Experimental Design Details
We will recruit a diverse set of programmers into a data science contest using UpWork. They will be asked to predict math literacy scores for a representative sample of Americans and OECD countries population. Additionally, we will ask students of a Columbia Machine Learning to complete the same task as homework assignment. 264 are enrolled in the class. Instructors of the course consider this assignment to be beneficial for class learning and well integrated with the overall focus of the class.
Subjects will be randomly assigned to one of four different conditions. These conditions are the same for AI practitioners and students, although we treat the two groups separately.
- In the first condition, subjects will receive unbiased training data. We will use a training dataset for these programmers that is free of sample-selection bias – one where we have example outcomes for training on a truly representative group. This will permit programmers to utilize unbiased training data in their algorithms.
- In the second condition, subjects receive similar dataset as above. However, this dataset will contain realistic sample-selection bias against women. This second group will face similar incentives to develop the most accurate predictive algorithm using the training data.
- A third group will receive the same dataset as the second group, but in addition also a reminder this data might be biased.
- Finally, a fourth group will receive the same dataset as the second group, plus a reminder the data might be biased and technical guidance about addressing bias in AI.
All subjects in these groups are asked to develop models and deliver predictions about the math literacy scores for a representative test group of 20000 OECD workers. Treatment arms are randomly assigned.
We will then compare the prediction and performance differences between coders with biased data (and without) and between those from typical high-tech (i.e., men) demographics (and otherwise). By measuring accuracy for different types of predictions on a common scale – by AI practitioners/students with whose input data demographics may vary – we can measure the relative contributions of biased programmers and biased data.
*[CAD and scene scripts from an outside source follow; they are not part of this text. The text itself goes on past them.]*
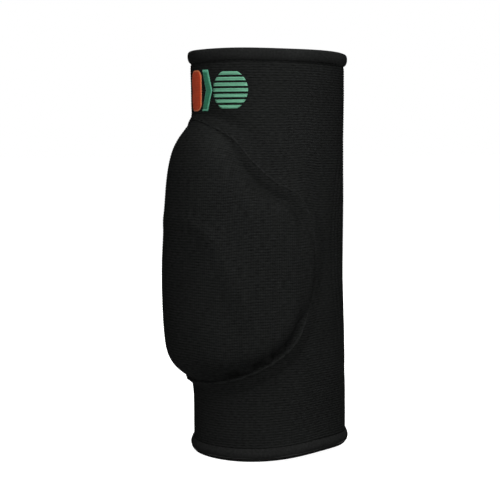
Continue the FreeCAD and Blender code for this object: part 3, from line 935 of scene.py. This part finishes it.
def stitch_object(name, angle, level, run, climb, lift, material):
    """Separate stitches. Each arches a little over the cloth between its two holes."""
    angle, level, run, climb, lift = np.broadcast_arrays(angle, level, run, climb, lift)
    steps = np.linspace(-0.5, 0.5, STITCH_POINTS)
    arch = THREAD_RADIUS * (0.45 - 5.2 * steps ** 2)
    taper = np.sqrt(np.clip(1.05 - (2 * steps) ** 4, 0.05, 1))
    last_ring = (STITCH_POINTS - 1) * THREAD_SIDES
    points, faces = [], []
    for index in range(len(angle)):
        spine_angle = angle[index] + steps * STITCH_LENGTH * run[index] / KNIT_RADIUS
        spine_level = level[index] + steps * STITCH_LENGTH * climb[index]
        spine = on_knit(spine_angle, spine_level, lift[index] + arch)
        along = unit(np.gradient(spine, axis=0))
        across = unit(np.cross(along, outward(spine_angle)))
        outwards = np.cross(across, along)
        start = len(points)
        for step in range(STITCH_POINTS):
            for side in np.arange(THREAD_SIDES) / THREAD_SIDES * 2 * math.pi:
                offset = across[step] * math.cos(side) + outwards[step] * math.sin(side)
                points.append(spine[step] + offset * THREAD_RADIUS * MM * taper[step])
        faces.extend(strip_faces(STITCH_POINTS, THREAD_SIDES, start=start, flip=True).tolist())
        faces.append([start + side for side in range(THREAD_SIDES)])
        faces.append([start + last_ring + side for side in reversed(range(THREAD_SIDES))])
    return make_object(name, points, faces, [material])


def make_hem_stitches(name, level, lift, material):
    """The stitches that hold a hem, in the groove beside it."""
    return stitch_object(name, even_angles(HEM_STITCHES)[0], level, 1.0, 0.0, lift, material)


def walk_outline(pitch):
    """Even steps along the lip's crest: angle, level and direction at each."""
    loop = np.concatenate([OUTLINE, OUTLINE[:1]])
    travelled = np.concatenate([[0], np.cumsum(np.linalg.norm(np.diff(loop, axis=0), axis=1))])
    count = int(travelled[-1] / pitch)
    due = np.arange(count) * travelled[-1] / count
    here, ahead = [np.stack([np.interp(travel, travelled, axis) for axis in loop.T], axis=1)
                   for travel in (due, due + LOOK_AHEAD)]
    run, climb = unit(ahead - here).T
    return here[:, 0] / KNIT_RADIUS, here[:, 1], run, climb


def ridge_height(angle, level):
    """The pinch stands up along the pad's lower edge, is faint above and sinks in on the wings."""
    upper = rise(level, start=PAD_BOTTOM, run=0.35 * PAD_LENGTH)
    wing = rise(np.abs(angle) * KNIT_RADIUS / PAD_HALF_WIDTH, start=0.86, run=0.1)
    return RIDGE_HEIGHT * (1 - 0.7 * upper - 0.5 * wing)


def make_pad_stitches(material):
    """The stitches along the pad's lip, sunk into the ridge."""
    angle, level, run, climb = walk_outline(STITCH_PITCH)
    lift = ridge_height(angle, level) - SEAM_SINK
    return stitch_object("pad_seam_stitches", angle, level, run, climb, lift, material)


def make_lip_ridge(material):
    """The fine ridge that the knit is pinched into along the pad's lip, unevenly, with a painted highlight
    along it.
    """
    angle, level, _, _ = walk_outline(RIDGE_STEP)
    turn = np.arange(len(angle)) * 2 * math.pi / len(angle)
    swell = 1 + 0.25 * np.sin(47 * turn) + 0.2 * np.sin(83 * turn + 1.0) + 0.15 * np.sin(131 * turn + 2.0)
    wander = 0.12 * np.sin(61 * turn)
    # tone is a painted highlight along the ridge, unevenly bright, carried into the knit material by the
    # ridge's shading attribute.
    tone = 0.9 + 0.25 * np.sin(29 * turn) * np.sin(71 * turn + 0.7)
    spine = on_knit(angle, level + wander, ridge_height(angle, level) - RIDGE_HALF_HEIGHT)
    along = unit(np.roll(spine, -1, axis=0) - np.roll(spine, 1, axis=0))
    outwards = outward(angle)
    across = unit(np.cross(along, outwards))
    rings = []
    for side in np.arange(RIDGE_SIDES) / RIDGE_SIDES * 2 * math.pi:
        offset = across * RIDGE_HALF_WIDTH * math.cos(side) + outwards * RIDGE_HALF_HEIGHT * math.sin(side)
        rings.append(spine + offset * (swell * MM)[:, None])
    ridge = closed_ring("lip_ridge", np.concatenate(rings), RIDGE_SIDES, material)
    add_attribute(ridge, "rib_painted_shading", np.tile(tone, RIDGE_SIDES))
    return ridge


# ---- printed motifs

# Darkest and lightest tone of each ink.
INKS = {
    "orange_print": ((0.36, 0.030, 0.006), (0.50, 0.055, 0.012)),
    "orange_print_edge": ((0.52, 0.13, 0.05), (0.66, 0.19, 0.08)),
    "green_print": ((0.016, 0.13, 0.070), (0.028, 0.19, 0.105)),
    "green_print_edge": ((0.07, 0.30, 0.19), (0.12, 0.40, 0.26)),
    "mint_print": ((0.085, 0.27, 0.165), (0.14, 0.37, 0.24)),
}
INK_THICKNESS = 0.16
INK_SINK = 0.1
# The ink evens out the ribs that it lies on.
INK_RIB_DEPTH = 0.6 * RIB_DEPTH
PATCH_COLUMNS = 15
EDGE_LIFT = 0.10
FACE_LIFT = 0.26
STRIPE_LIFT = 0.12


def span_patch(points, faces, levels, left, right, lift):
    """Adds a thin closed patch between two edges that are given level by level."""
    rows, columns = len(levels), PATCH_COLUMNS
    share = np.linspace(0, 1, columns)[None, :]
    angle = left[:, None] + (right - left)[:, None] * share
    level = np.broadcast_to(levels[:, None], angle.shape)
    ribs = INK_RIB_DEPTH * np.cos(level * 2 * math.pi / RIB_PITCH)
    start = sum(len(block) for block in points)
    points.append(on_knit(angle, level, lift + INK_THICKNESS + ribs))
    points.append(on_knit(angle, level, lift - INK_SINK + ribs))
    size = rows * columns
    faces.extend(strip_faces(rows, columns, start=start, wrap=False).tolist())
    faces.extend(strip_faces(rows, columns, start=start + size, wrap=False, flip=True).tolist())
    index = np.arange(size).reshape(rows, columns)
    rim = np.concatenate([index[0], index[1:, -1], index[-1, -2::-1], index[-2:0:-1, 0]])
    for first, second in zip(rim.tolist(), np.roll(rim, -1).tolist()):
        faces.append([start + second, start + first, start + size + first, start + size + second])


def make_motif(name, layers, materials):
    """A printed motif. Each layer holds the spans of its patches, its lift and its material."""
    points, faces, slots = [], [], []
    for spans, lift, slot in layers:
        before = len(faces)
        for levels, left, right in spans:
            span_patch(points, faces, levels, left, right, lift)
        slots.extend([slot] * (len(faces) - before))
    return make_object(name, np.concatenate(points), faces, materials, face_materials=slots)


def block_spans(angle, half_width, half_height, rounding):
    """A rounded rectangle."""
    offset = half_height * np.sin(np.linspace(-math.pi / 2, math.pi / 2, 27))
    past = np.clip(np.abs(offset) - (half_height - rounding), 0.0, rounding)
    width = half_width - rounding + np.sqrt(np.maximum(rounding ** 2 - past ** 2, 0.0))
    width = width / KNIT_RADIUS
    return [(MOTIF_LEVEL + offset, angle - width, angle + width)]


def chevron_spans(angle, half_width, half_height, stroke):
    """A chevron that points to the right."""
    offset = np.linspace(-half_height, half_height, 33)
    lean = (1 - np.abs(offset) / half_height) * (2 * half_width - stroke)
    left = angle + (-half_width + lean) / KNIT_RADIUS
    return [(MOTIF_LEVEL + offset, left, left + stroke / KNIT_RADIUS)]


def roundel_spans(angle, radius, stripe, pitch):
    """A disc of level stripes."""
    reach = int(radius / pitch)
    edge = radius * 0.995
    spans = []
    for index in range(-reach, reach + 1):
        low = max(index * pitch - stripe / 2, -edge)
        high = min(index * pitch + stripe / 2, edge)
        offset = np.linspace(low, high, 7)
        width = np.sqrt(radius ** 2 - offset ** 2) / KNIT_RADIUS
        spans.append((MOTIF_LEVEL + offset, angle - width, angle + width))
    return spans


def motif_angle(node):
    """Angle of the middle of a motif's CAD solid."""
    points = np.array([vertex.co[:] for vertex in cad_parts[node].data.vertices])
    angles = np.arctan2(points[:, 0], -points[:, 1])
    return (angles.min() + angles.max()) / 2


def make_motifs():
    """The block and the chevron have a lighter edge, the lower and larger of their two layers."""
    inks = {name: print_material(name, low, high) for name, (low, high) in INKS.items()}
    angle = motif_angle("motif_orange_block")
    layers = [(block_spans(angle, half_width=7.0, half_height=11.5, rounding=5.0), EDGE_LIFT, 1),
              (block_spans(angle, half_width=6.2, half_height=10.7, rounding=4.3), FACE_LIFT, 0)]
    block = make_motif("orange_block", layers, [inks["orange_print"], inks["orange_print_edge"]])
    angle = motif_angle("motif_green_chevron")
    layers = [(chevron_spans(angle, half_width=4.5, half_height=11.5, stroke=5.2), EDGE_LIFT, 1),
              (chevron_spans(angle, half_width=3.7, half_height=10.2, stroke=3.7), FACE_LIFT, 0)]
    chevron = make_motif("green_chevron", layers, [inks["green_print"], inks["green_print_edge"]])
    angle = motif_angle("motif_striped_roundel")
    layers = [(roundel_spans(angle, radius=11.3, stripe=1.9, pitch=3.1), STRIPE_LIFT, 0)]
    roundel = make_motif("striped_roundel", layers, [inks["mint_print"]])
    return block, chevron, roundel


# ---- assembly


def build_object():
    CLOTH["lift"] = simulate_knit()
    thread = thread_material()
    elastic = elastic_material()
    knit = knit_material()
    sleeve = make_sleeve(knit)
    ridge = make_lip_ridge(knit)
    foam = make_foam(foam_material())
    lining = make_lining(lining_material())
    top_hem, bottom_hem = make_hems(binding_material())
    top_elastic = make_elastic("top_elastic_band", True, elastic)
    bottom_elastic = make_elastic("bottom_elastic_band", False, elastic)
    seam = make_pad_stitches(thread)
    top_level = SLEEVE_LENGTH - HEM_HEIGHT - 0.6
    top_stitches = make_hem_stitches("top_hem_stitches", top_level, 0.05, thread)
    bottom_stitches = make_hem_stitches("bottom_hem_stitches", HEM_HEIGHT - 0.9, 0.35, thread)
    block, chevron, roundel = make_motifs()
    pieces = [
        (sleeve, "outer_sleeve", "knit"),
        (ridge, "outer_sleeve", "knit"),
        (foam, "foam_pad", "foam"),
        (lining, "pad_lining", "lining"),
        (top_hem, "top_hem_binding", "binding"),
        (bottom_hem, "bottom_hem_binding", "binding"),
        (top_elastic, "top_hem_elastic", "elastic"),
        (bottom_elastic, "bottom_hem_elastic", "elastic"),
        (seam, "pad_seam_thread", "thread"),
        (top_stitches, "top_hem_thread", "thread"),
        (bottom_stitches, "bottom_hem_thread", "thread"),
        (block, "motif_orange_block", "orange_print"),
        (chevron, "motif_green_chevron", "green_print"),
        (roundel, "motif_striped_roundel", "mint_print"),
    ]
    for piece, node, slot in pieces:
        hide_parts(node)
        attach(piece, "root")


# ---- studio

CAMERA_ANGLE = math.radians(65)
CAMERA_DISTANCE = 0.9134
CAMERA_HEIGHT = 0.1835
CAMERA_PITCH = math.radians(4.22)
CAMERA_YAW = math.radians(0.636)
CAMERA_LENS = 110.7
FLOOR_REACH = 12.0
FLOOR_GAP = 0.2 * MM
WORLD_LIGHT = 0.03

# Each softbox: azimuth, elevation, distance, size and power.
SOFTBOXES = {
    "key": (73, 52, 0.95, 0.6, 8.9),
    "key_right": (92, 32, 0.95, 0.6, 1.9),
    "fill_left": (40, 10, 0.95, 0.6, 1.1),
    "fill_right": (130, 50, 0.95, 0.6, 0.4),
    "back": (243, 35, 1.3, 0.8, 14.0),
    "front_left": (-35, 30, 1.3, 0.8, 0.5),
}


def make_camera():
    data = bpy.data.cameras.new("camera")
    data.lens = CAMERA_LENS
    data.sensor_width = 36.0
    data.clip_start, data.clip_end = 0.05, 50.0
    camera = add_item("camera", data)
    camera.location = (CAMERA_DISTANCE * math.sin(CAMERA_ANGLE),
                       -CAMERA_DISTANCE * math.cos(CAMERA_ANGLE), CAMERA_HEIGHT)
    camera.rotation_euler = (math.pi / 2 - CAMERA_PITCH, 0.0, CAMERA_ANGLE + CAMERA_YAW)
    bpy.context.scene.camera = camera


def add_softbox(name, azimuth, elevation, distance, size, power):
    """A square area light aimed at the middle of the sleeve."""
    data = bpy.data.lights.new(name, "AREA")
    data.shape = "SQUARE"
    data.size = size
    data.energy = power
    light = add_item(name, data)
    a, e = math.radians(azimuth), math.radians(elevation)
    direction = Vector((math.sin(a) * math.cos(e), -math.cos(a) * math.cos(e), math.sin(e)))
    light.location = Vector((0, 0, SLEEVE_LENGTH * MM / 2)) + direction * distance
    light.rotation_euler = direction.to_track_quat("Z", "Y").to_euler()


def make_world():
    """White to the camera, and only a faint light on the object."""
    world = bpy.data.worlds.new("studio")
    world.use_nodes = True
    bpy.context.scene.world = world
    tree = world.node_tree
    background = tree.nodes["Background"]
    background.inputs["Color"].default_value = (1, 1, 1, 1)
    sight = tree.nodes.new("ShaderNodeLightPath")
    strength = tree.nodes.new("ShaderNodeMapRange")
    strength.inputs["To Min"].default_value = WORLD_LIGHT
    strength.inputs["To Max"].default_value = 1.0
    tree.links.new(sight.outputs["Is Camera Ray"], strength.inputs["Value"])
    tree.links.new(strength.outputs[0], background.inputs["Strength"])


def make_floor():
    low = min(corner[2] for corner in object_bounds()) - FLOOR_GAP
    corners = [(x * FLOOR_REACH, y * FLOOR_REACH, low) for x, y in ((-1, -1), (1, -1), (1, 1), (-1, 1))]
    return make_object("floor", corners, [(0, 1, 2, 3)], [floor_material()])


def make_studio():
    make_world()
    make_floor()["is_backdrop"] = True
    for name, settings in SOFTBOXES.items():
        add_softbox(name, *settings)
    bpy.context.scene.view_settings.view_transform = "Standard"


make_camera()
build_object()
make_studio()
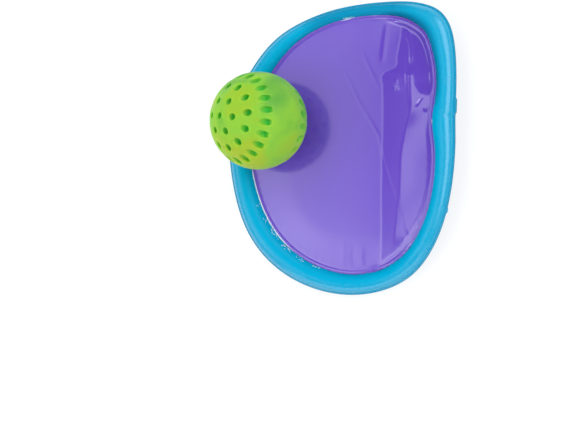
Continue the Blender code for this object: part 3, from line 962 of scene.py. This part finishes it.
def film_height(flat, outline):
    """Height of the film's top over the flat layout, at places inside its outline."""
    x, y = flat.T
    coarse = outline[::4]
    edge = np.concatenate([distance_to(coarse, part) for part in np.array_split(flat, 16)])
    free_edge = np.full(len(flat), np.inf)
    for point in coarse[coarse[:, 0] < FREE_EDGE_X]:
        free_edge = np.minimum(free_edge, np.hypot(x - point[0], y - point[1]))
    level = curl(at_height(flat, 0.0))
    uprightness = (curl(at_height(flat, MM))[:, 2] - level[:, 2]) / MM
    weld = curl(at_height(outline[outline[:, 0] > FREE_EDGE_X], FILM_EDGE_HEIGHT))
    folded, share = folded_height(level[:, 0], y, weld - (0.0, 0.0, FILM_LEVEL))
    crown = FILM_CROWN * smoothstep(free_edge / CROWN_REACH) * (1.0 - share)
    stretched = (FILM_LEVEL + folded + crown - level[:, 2]) / uprightness

    free = smoothstep((edge - FREE_FROM) / FREE_OVER)
    height = FILM_EDGE_HEIGHT + free * (stretched - FILM_EDGE_HEIGHT)
    for rise, gap, width in WELD_LINES:
        height = height + rise * MM * bump_at(edge, gap * MM, width * MM)
    for line, rise, reach, sharp in FILM_CREASES:
        height = height + free * crease(x, y, line, rise, reach, sharp)
    heading = np.arctan2(y, x)
    gather = np.cos(GATHERS * heading + 3.0 * np.sin(7.0 * heading)) * bump_at(edge, 0.0, GATHER_REACH)
    return height + GATHER_HEIGHT * gather * smoothstep((edge - GATHER_FROM) / GATHER_OVER)


def film_skin(sides, offsets, ring_count):
    """Points and faces of one side of the film: rings along its edge, then rings in to its middle."""
    outline, inward = film_outline(sides)
    centre = outline.mean(axis=0)
    rings = [outline + inward * offset for offset in offsets]
    last = rings[-1]
    rings += [centre + (last - centre) * share for share in np.linspace(1.0, 0.0, ring_count + 1)[1:-1]]
    flat = np.vstack([*rings, [centre]])
    tip = len(rings) * sides
    faces = grid_faces(len(rings), sides, close_rows=False) + fan_faces(tip - sides, sides, tip)
    return np.column_stack((flat, film_height(flat, outline))), faces


def highlight_share(x, y):
    """How much painted highlight the bead carries at each place: most at the lower left, some elsewhere."""
    clear = 1.0
    for places, (start, over) in zip((x, y), HIGHLIGHT_SIDE):
        clear = clear * smoothstep((start * MM - places) / (over * MM))
    for spot_x, spot_y, reach in HIGHLIGHT_SPOTS:
        gap = np.hypot(x - spot_x * MM, y - spot_y * MM)
        clear = np.maximum(clear, 1.0 - smoothstep(gap / (reach * MM)))
    return clear


def build_film(sizes, colours):
    """The film to catch on, its folds, the bead along its weld, and pale flecks beside that as painted
    glints.
    """
    top, faces = film_skin(FILM_SIDES, EDGE_OFFSETS, FILM_RINGS)
    half = FILM_SIDES // 2
    under, under_faces = film_skin(half, EDGE_OFFSETS[::2], FILM_RINGS // 2)
    under[:, 2] -= FILM_THICKNESS
    count = len(top)
    faces += [tuple(count + index for index in reversed(face)) for face in under_faces]
    faces += [
        (2 * side, 2 * side + 1, (2 * side + 2) % FILM_SIDES, count + (side + 1) % half, count + side)
        for side in range(half)
    ]
    film = mesh_object("catching_film", placed(np.vstack((top, under))), faces, film_vinyl(colours))
    face_outwards(film)
    keep(film, "film_vinyl", "catch_film")

    middle, way, radius = ring_line(TUBE_STATIONS)
    line = middle + way * (radius + BEAD_PLACE)[:, None]
    waves = wander(np.arange(TUBE_STATIONS), TUBE_STATIONS, 9.0, seed=23)
    line = at_height(line, FILM_EDGE_HEIGHT - BEAD_DROP + BEAD_WANDER * waves)
    vinyl = bead_vinyl()
    bead = node_piece(
        "film_weld_bead", bead_tree(), {"Bead Radius": sizes.bead_radius, "Material": vinyl},
        guide_mesh("bead_line", placed(line)),
    )
    # Painted highlight: the share of the bead's pale colour at each of its points
    x, y, _ = mesh_points(bead.data).T
    mark(bead, "clear", highlight_share(x, y))
    keep(bead, "film_vinyl")

    # Pale flecks on the tube beside the weld stand for glints, as painted highlights
    lean = np.random.default_rng(41).uniform(*FLECK_LEAN, TUBE_STATIONS)
    spots = middle + way * (radius * np.cos(lean))[:, None]
    near = [np.hypot(*(spots - (x * MM, y * MM)).T) < reach * MM for x, y, reach in FLECK_SPOTS]
    points = placed(at_height(spots, radius * np.sin(lean)))[np.any(near, axis=0)]
    flecks = node_piece(
        "painted_glint_flecks", fleck_tree(),
        {"Fleck Size": sizes.fleck_size, "Share": FLECK_SHARE, "Material": vinyl},
        guide_mesh("fleck_points", points, joined=False),
    )
    # The flecks are painted nearly white all over, a painted highlight
    mark(flecks, "clear", np.ones(len(flecks.data.vertices)))
    keep(flecks, "film_vinyl")
    film_outline(FILM_SIDES)[0]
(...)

Insofar as the second hypothesis (“biased training data”) is important, a growing technical literature in computer science seeks to reduce algorithmic bias through technical solutions. Our experiment includes a fourth condition to test the effectiveness of technical guidance. Like our other hypotheses, we suspect that lack of technical training may explain bias. However, it may not contribute much. Programmers may not understand, could ignore or incorrectly implement the new techniques. Standard techniques such as simple cross-validation could go a long way, even without the new methods. In addition, companies could alternatively gather higher quality training data, and use standard techniques rather than utilizing new computational methods. The experiment is designed to measure the relative effectiveness of these potential solutions.
We also experimentally test the effects of different incentives. We communicate students the threshold of accuracy they need to reach in order to pass the assignment, and we randomly assign one of two threshold levels within all four groups. That is, within each one of the four groups, there are two sub-groups: some students will have a lower threshold, and some students a higher one.
Additionally, we give students who pass the threshold some extra credit. We randomly assign one of two levels of extra credit students gain for the same accuracy improvement. Again, these two conditions will be presents in all four groups outlined above.